▶ Task to carry out
Print exactly those lines that run from the beginning of the data to the line bearing "const ringDiameter = 64;", inclusive.
## START Data section
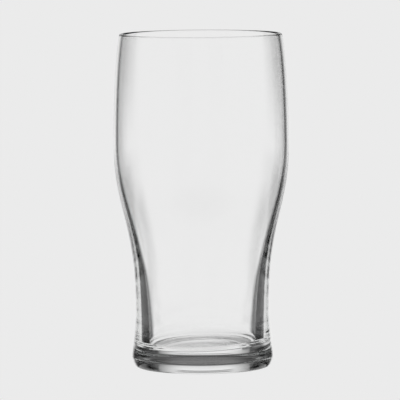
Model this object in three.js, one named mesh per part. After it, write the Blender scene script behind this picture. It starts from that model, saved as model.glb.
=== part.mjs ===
// Pint glass: a tulip-shaped beer glass, pressed and blown in one piece of clear glass.
// Millimetres, +Z up. The origin is the middle of the resting ring, where the glass
// meets the table. The body is one closed profile turned about the Z axis.
import * as THREE from 'three';

// Heights above the table
const height = 160;
const bellyHeight = 106.6;
const waistHeight = 28.4;
const footHeight = 4.85;
const floorHeight = 9.4;
const floorCrown = 0.9;

// Outside diameters, with the flat resting ring measured at its outer edge
const rimDiameter = 78.3;
const bellyDiameter = 84.2;
const waistDiameter = 63.9;
const footDiameter = 67.8;
const ringDiameter = 64;

// Walls, base and inside corner
const rimWall = 1.8;
const bellyWall = 2;
const waistWall = 5.95;
const ringWidth = 2.8;
const puntDepth = 1.1;
const cornerRadius = 3.4;

// Lean of the wall at the rim, from upright towards the axis
const rimLean = THREE.MathUtils.degToRad(9.6);

// How far each curve keeps its end direction, as a share of the height it climbs or, where
// it lies flat, of the width it crosses
const heelShares = { leave: 0.39, arrive: 0.35 };
const footShares = { leave: 0.1, arrive: 0.53 };
const flareShares = { leave: 0.54, arrive: 0.39 };
const shoulderShares = { leave: 0.28, arrive: 0.24 };
const wellShares = { leave: 0.33, arrive: 0.56 };
const floorShares = { leave: 0.15, arrive: 0.45 };
const puntShares = { leave: 0.55, arrive: 0.25 };

// Facets: around the glass, and along each stretch of the profile
const turnSteps = 84;
const puntSteps = 4;
const heelSteps = 4;
const footSteps = 5;
const flareSteps = 9;
const shoulderSteps = 5;
const lipSteps = 6;
const cornerSteps = 4;
const floorSteps = 3;

const point = (radius, z) => new THREE.Vector2(radius, z);
const bezier = (...points) => new THREE.CubicBezierCurve(...points);
const arc = (centre, radius, start, end, clockwise) =>
  new THREE.EllipseCurve(centre.x, centre.y, radius, radius, start, end, clockwise);

// An upright S between two points whose directions are both vertical
function upright(from, to, shares) {
  const climb = to.y - from.y;
  return bezier(
    from,
    point(from.x, from.y + climb * shares.leave),
    point(to.x, to.y - climb * shares.arrive),
    to,
  );
}

// Underside: a shallow dished recess inside the flat ring, then the rounded heel
function underside() {
  const ringOuter = ringDiameter / 2;
  const ringInner = ringOuter - ringWidth;
  const punt = bezier(
    point(0, puntDepth),
    point(ringInner * puntShares.leave, puntDepth),
    point(ringInner * (1 - puntShares.arrive), 0),
    point(ringInner, 0),
  );
  const footRadius = footDiameter / 2;
  const heel = bezier(
    point(ringOuter, 0),
    point(ringOuter + (footRadius - ringOuter) * heelShares.leave, 0),
    point(footRadius, footHeight * (1 - heelShares.arrive)),
    point(footRadius, footHeight),
  );
  return [...punt.getPoints(puntSteps), ...heel.getPoints(heelSteps)];
}

// The rim's round lip is half a circle, turned by the lean so that it meets both walls
// without a corner
function rim() {
  const radius = rimWall / 2;
  const centre = point(rimDiameter / 2 - radius, height - radius);
  const across = point(Math.cos(rimLean), Math.sin(rimLean));
  const down = point(Math.sin(rimLean), -Math.cos(rimLean));
  const lip = arc(centre, radius, rimLean, rimLean + Math.PI, false);
  const outer = centre.clone().addScaledVector(across, radius);
  const inner = centre.clone().addScaledVector(across, -radius);
  return { lip, outer, inner, down };
}

// From the belly's widest line up to a point on the lip, where it leans inwards
function shoulder(belly, lipPoint, down) {
  const climb = lipPoint.y - belly.y;
  return bezier(
    belly,
    point(belly.x, belly.y + climb * shoulderShares.leave),
    lipPoint.clone().addScaledVector(down, climb * shoulderShares.arrive),
    lipPoint,
  );
}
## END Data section
▶ Result
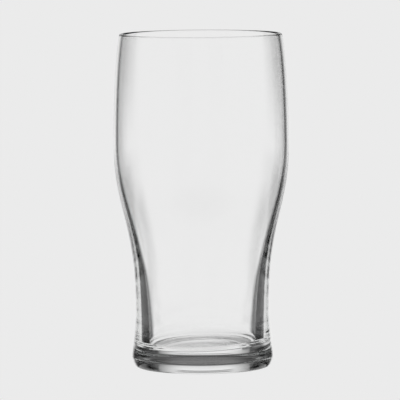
Model this object in three.js, one named mesh per part. After it, write the Blender scene script behind this picture. It starts from that model, saved as model.glb.
=== part.mjs ===
// Pint glass: a tulip-shaped beer glass, pressed and blown in one piece of clear glass.
// Millimetres, +Z up. The origin is the middle of the resting ring, where the glass
// meets the table. The body is one closed profile turned about the Z axis.
import * as THREE from 'three';

// Heights above the table
const height = 160;
const bellyHeight = 106.6;
const waistHeight = 28.4;
const footHeight = 4.85;
const floorHeight = 9.4;
const floorCrown = 0.9;

// Outside diameters, with the flat resting ring measured at its outer edge
const rimDiameter = 78.3;
const bellyDiameter = 84.2;
const waistDiameter = 63.9;
const footDiameter = 67.8;
const ringDiameter = 64;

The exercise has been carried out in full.